* _Work to complete_:
Please give back word for word the lines below, from the first one through the one with "return t * t * (3 - 2 * t)".

* _Recorded data_:
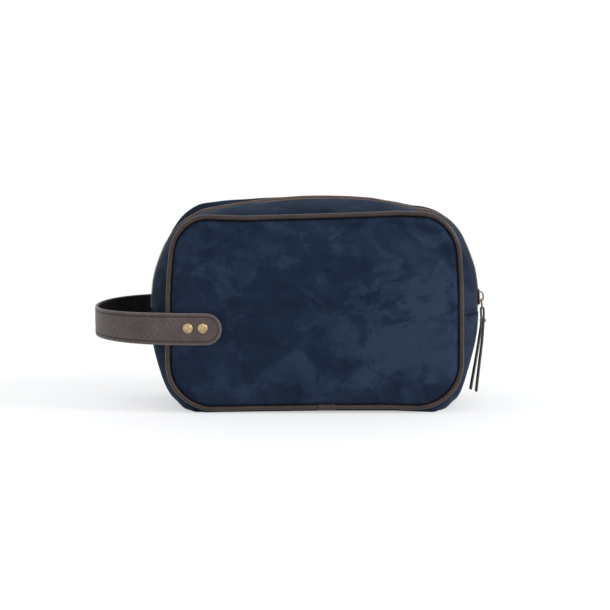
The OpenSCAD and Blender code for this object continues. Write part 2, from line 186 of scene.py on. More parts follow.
def smooth(x, lo, hi):
    t = np.clip((np.asarray(x, float) - lo) / (hi - lo), 0, 1)
    return t * t * (3 - 2 * t)


def settle(p):
    """The small unevenness of a filled bag, the same for every soft piece so that seams stay together."""
    start_z = np.array(p[:, 2], float)
    p = slump(np.array(p, float))
    x, y, z = p[:, 0].copy(), p[:, 1].copy(), p[:, 2].copy()
    near_seam = np.clip(np.abs(y) / SEAM_Y, 0, 1) ** 2
    top = np.interp(x, [-115, -84, -55, -6, 35, 63, 88, 115], [0, -0.8, -1.7, -0.3, 0.9, 2.1, 1.2, 0])
    foot = np.interp(x, [-115, -84, -42, 5, 60, 88, 115], [0, -0.3, 0.5, 1.2, 1.3, 0.4, 0])
    p[:, 2] += top * near_seam * smooth(z, 95, 150)
    p[:, 2] += foot * near_seam * (1 - smooth(z, 4, 60))
    side = np.interp(z, [0, 20, 60, 92, 110, 126, 142, 152, 165],
                     [0, 0.6, 0.2, -0.2, -1.5, -3.0, -3.4, -2.6, -1])
    side *= np.where(x < 0, 1.0, 0.8)
    p[:, 0] += np.sign(x) * side * smooth(np.abs(x), 60, 108) * near_seam
    p[:, 2] = np.maximum(p[:, 2], np.clip(start_z, 0, 0.02))
    return p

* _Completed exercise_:
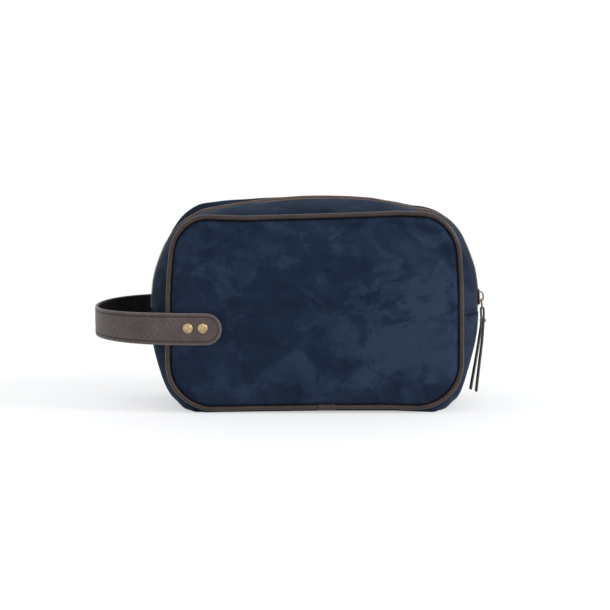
The OpenSCAD and Blender code for this object continues. Write part 2, from line 186 of scene.py on. More parts follow.
def smooth(x, lo, hi):
    t = np.clip((np.asarray(x, float) - lo) / (hi - lo), 0, 1)
    return t * t * (3 - 2 * t)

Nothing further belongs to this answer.